--- START INFORMATION SHOWN ---
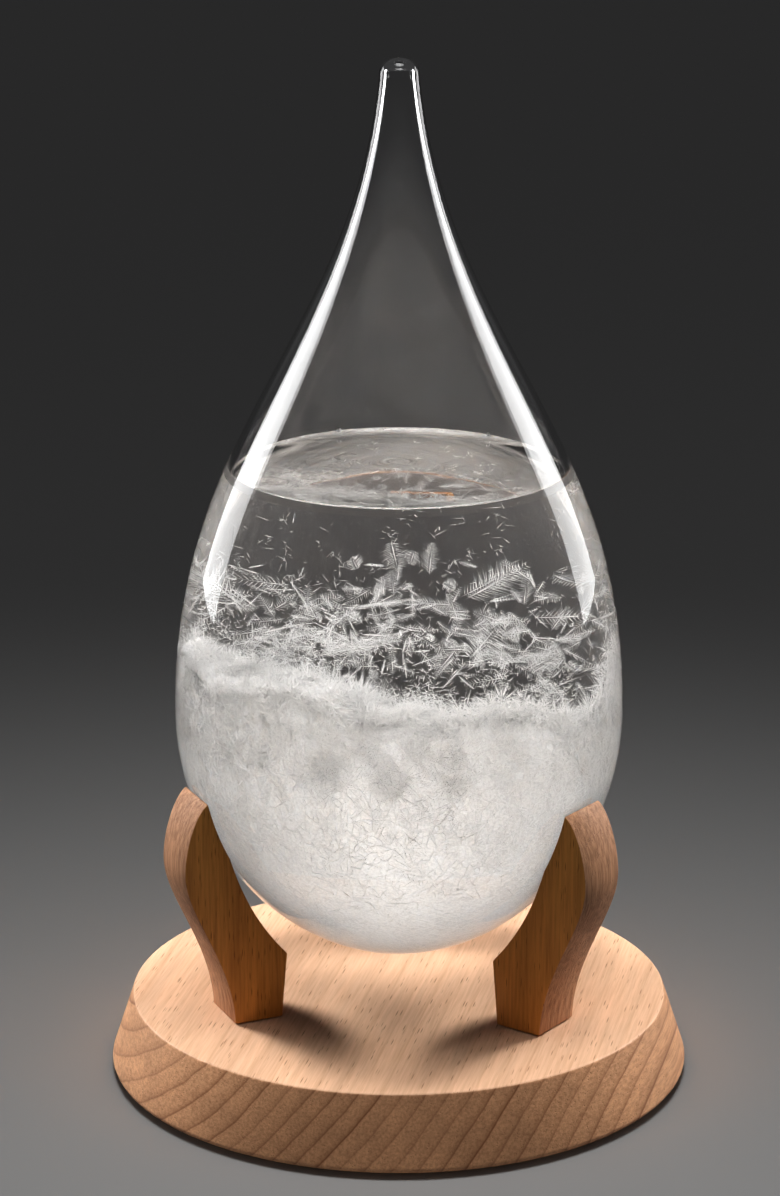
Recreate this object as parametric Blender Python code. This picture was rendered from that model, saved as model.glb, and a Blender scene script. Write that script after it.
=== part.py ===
"""A storm glass weather forecaster: a sealed glass water drop, part filled with a camphor solution
and its settled crystals, which stands in three beech claw legs on a turned beech base.

Metres, +Z up. The origin is on the drop's axis, on the surface that the felt pads stand on.
The drop lifts straight up out of its legs.
"""

import math

import bmesh
import bpy
from mathutils import Matrix, Vector

# ---------------------------------------------------------------- driving dimensions
GAP = 0.0003  # kept between pieces that touch on the real object

BASE_BOTTOM_RADIUS = 0.0725
BASE_TAPER = 0.0053  # the top's radius is this much less than the bottom's
BASE_HEIGHT = 0.018
BASE_TOP_EASE = 0.0006
BASE_BOTTOM_EASE = 0.0012

PAD_RADIUS = 0.007
PAD_THICKNESS = 0.001
PAD_INSET = 0.017  # pad centre, in from the base's bottom edge
PAD_AZIMUTHS = {"right": 24.5, "left": 144.5, "front": 264.5}  # degrees from +X

BULB_CLEARANCE = 0.0116  # the drop's lowest point over the base
BULB_HEIGHT = 0.222
BELLY_RADIUS = 0.0552
BELLY_HEIGHT = 0.0622  # widest level, over the drop's lowest point
WALL = 0.0016
TIP_RADIUS = 0.0048
NECK_FLARE = 0.00654  # how far the neck has opened where it starts to become the cone
SEAL_HEIGHT = 0.0032
SEAL_STEM = 0.0015
SEAL_ROUNDNESS = 0.85  # 1 is a half ellipse; less is squarer at the rim
LIQUID_HEIGHT = 0.1222  # liquid level, over the drop's lowest point
BED_HEIGHT = 0.0735  # mean level of the settled crystals, over the drop's lowest point
BED_TILT = 0.0055  # the crystals lie higher on the left by this much at the wall
BED_WAVE = 0.0035  # height of the heaps on the crystals

LEG_AZIMUTHS = {"left": 204.5, "right": 324.5, "back": 84.5}  # degrees from +X
LEG_THICKNESS = 0.015
LEG_DEPTH = 0.0133  # from the glass to the leg's back, where the back bulges most
LEG_HEIGHT = 0.0585  # tip of the leg, over the base
LEG_SEAT_DROP = 0.015  # the leg follows the glass for this far below its tip
LEG_BULGE_HEIGHT = 0.0409
LEG_TAIL = 0.0126  # the foot's back face is this far in from the bulge
FOOT_DEPTH = 0.0125
FOOT_HEIGHT = 0.0167  # the inner corner, over the base
FOOT_LEAN = 0.0015  # the inner corner overhangs the foot by this much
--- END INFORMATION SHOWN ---
» **DIRECTIONS FOR THIS TASK**: Extract, word for word, each line of the listing above.

» **WRITTEN SOLUTION**:
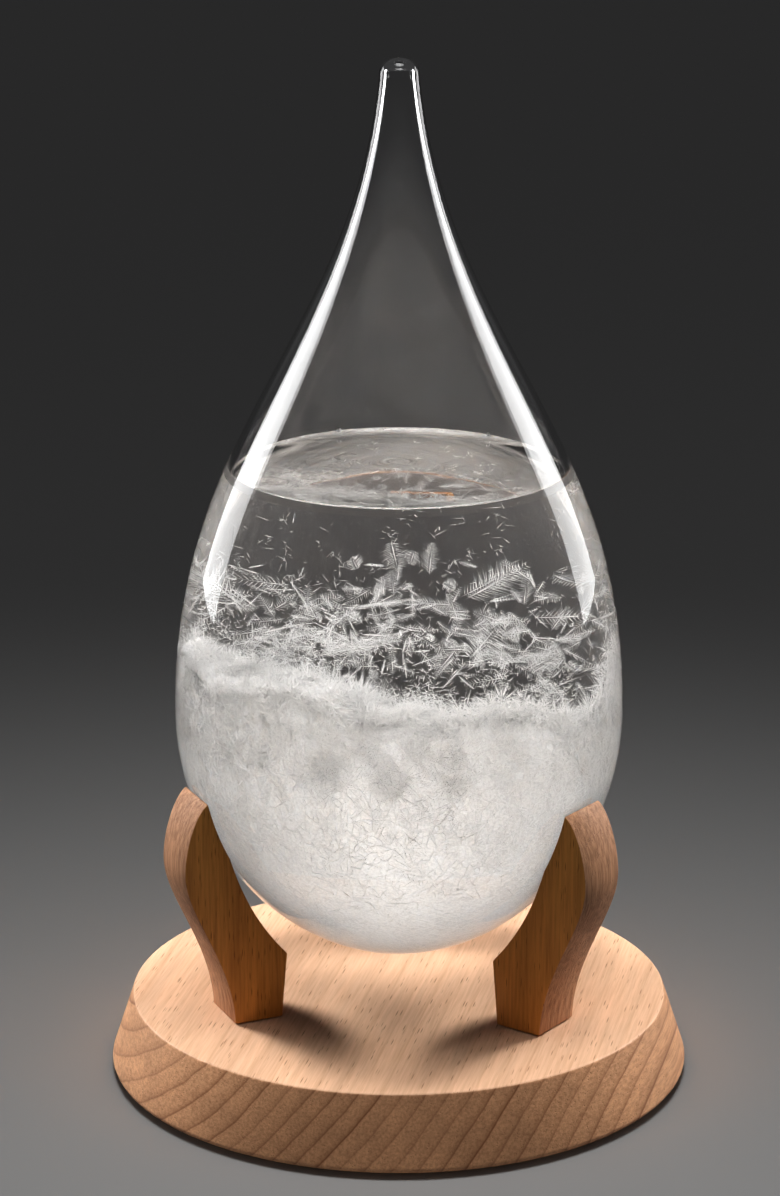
Recreate this object as parametric Blender Python code. This picture was rendered from that model, saved as model.glb, and a Blender scene script. Write that script after it.
=== part.py ===
"""A storm glass weather forecaster: a sealed glass water drop, part filled with a camphor solution
and its settled crystals, which stands in three beech claw legs on a turned beech base.

Metres, +Z up. The origin is on the drop's axis, on the surface that the felt pads stand on.
The drop lifts straight up out of its legs.
"""

import math

import bmesh
import bpy
from mathutils import Matrix, Vector

# ---------------------------------------------------------------- driving dimensions
GAP = 0.0003  # kept between pieces that touch on the real object

BASE_BOTTOM_RADIUS = 0.0725
BASE_TAPER = 0.0053  # the top's radius is this much less than the bottom's
BASE_HEIGHT = 0.018
BASE_TOP_EASE = 0.0006
BASE_BOTTOM_EASE = 0.0012

PAD_RADIUS = 0.007
PAD_THICKNESS = 0.001
PAD_INSET = 0.017  # pad centre, in from the base's bottom edge
PAD_AZIMUTHS = {"right": 24.5, "left": 144.5, "front": 264.5}  # degrees from +X

BULB_CLEARANCE = 0.0116  # the drop's lowest point over the base
BULB_HEIGHT = 0.222
BELLY_RADIUS = 0.0552
BELLY_HEIGHT = 0.0622  # widest level, over the drop's lowest point
WALL = 0.0016
TIP_RADIUS = 0.0048
NECK_FLARE = 0.00654  # how far the neck has opened where it starts to become the cone
SEAL_HEIGHT = 0.0032
SEAL_STEM = 0.0015
SEAL_ROUNDNESS = 0.85  # 1 is a half ellipse; less is squarer at the rim
LIQUID_HEIGHT = 0.1222  # liquid level, over the drop's lowest point
BED_HEIGHT = 0.0735  # mean level of the settled crystals, over the drop's lowest point
BED_TILT = 0.0055  # the crystals lie higher on the left by this much at the wall
BED_WAVE = 0.0035  # height of the heaps on the crystals

LEG_AZIMUTHS = {"left": 204.5, "right": 324.5, "back": 84.5}  # degrees from +X
LEG_THICKNESS = 0.015
LEG_DEPTH = 0.0133  # from the glass to the leg's back, where the back bulges most
LEG_HEIGHT = 0.0585  # tip of the leg, over the base
LEG_SEAT_DROP = 0.015  # the leg follows the glass for this far below its tip
LEG_BULGE_HEIGHT = 0.0409
LEG_TAIL = 0.0126  # the foot's back face is this far in from the bulge
FOOT_DEPTH = 0.0125
FOOT_HEIGHT = 0.0167  # the inner corner, over the base
FOOT_LEAN = 0.0015  # the inner corner overhangs the foot by this much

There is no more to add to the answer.